The first CAPS embedded counselor will be appointed for the 2016-17 academic year, and he or she will be based in one of Penn State’s undergraduate residence hall complexes. Offering a range of services, including walk-in risk assessments, one-on-one counseling appointments, and group sessions around topics of common concern, the embedded counselor will be available to students who may be reluctant to seek help in the more formal setting of the CAPS office in the Student Health Center. The new position will also help to relieve the growing pressure on CAPS resources and staff.
“Across higher education, campus counseling centers are experiencing acute increases in demand for the services and support they offer, and that’s true at Penn State as well,” said Dennis Heitzmann, the director of CAPS. In 2014-15 alone, more than 3,600 students sought help from CAPS, an increase of 32 percent over the last five years. Heitzmann points to many factors driving this growing need, including the intense academic pressure felt by many students. Broader awareness has also led students to seek help with problems, such as anxiety, depression, eating disorders, sexual abuse, and addiction, that may have gone unaddressed in the past.
Heitzmann said, “The Kirsches’ gift to launch the Embedded Counselor Program will let us provide more contact hours with students, shortening the waiting lists that delay care and treatment. Moreover, it will create a presence in the daily lives of the students, helping to ‘normalize’ the idea of psychological support and offering this support in a setting that may feel more accessible and comfortable.
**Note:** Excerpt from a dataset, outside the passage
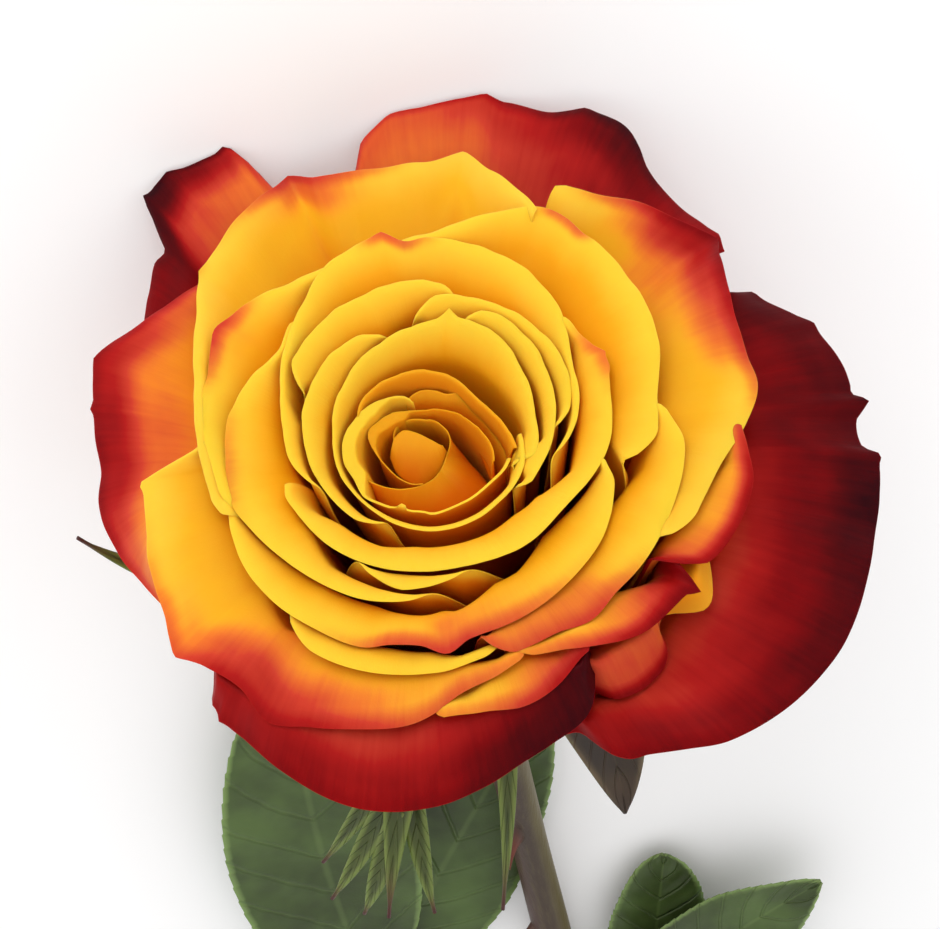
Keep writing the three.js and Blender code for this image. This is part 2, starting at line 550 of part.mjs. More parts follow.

We’re profoundly grateful to Rod and Mitch for allowing us to pioneer this new initiative, and we believe with the support of other donors and Penn State Student Affairs, which is partnering with us in this effort, we can grow the Embedded Counselor Program and reach students who might otherwise not receive the help they need.”
Heitzmann also offered thanks to those graduating seniors who have already supported the Class of 2016 gift, an endowment that will generate flexible funds for CAPS in perpetuity. “Like the Kirsches, those of us at CAPS are inspired by the commitment of Penn State’s seniors to promoting good mental health,” said Heitzmann. “Together, we can create a community where all students receive the support that they need to thrive.”
Supporters like the Kirsches are invaluable partners in fulfilling the University's land-grant mission of education, research and service. Private gifts from alumni and friends enrich the experiences of students both in and out of the classroom, expand the research and teaching capacity of our faculty, enhance the University's ability to recruit and retain top students and faculty, and help to ensure that students from every economic background have access to a Penn State education. The University's colleges and campuses are now enlisting the support of alumni and friends to advance a range of unit-specific initiatives.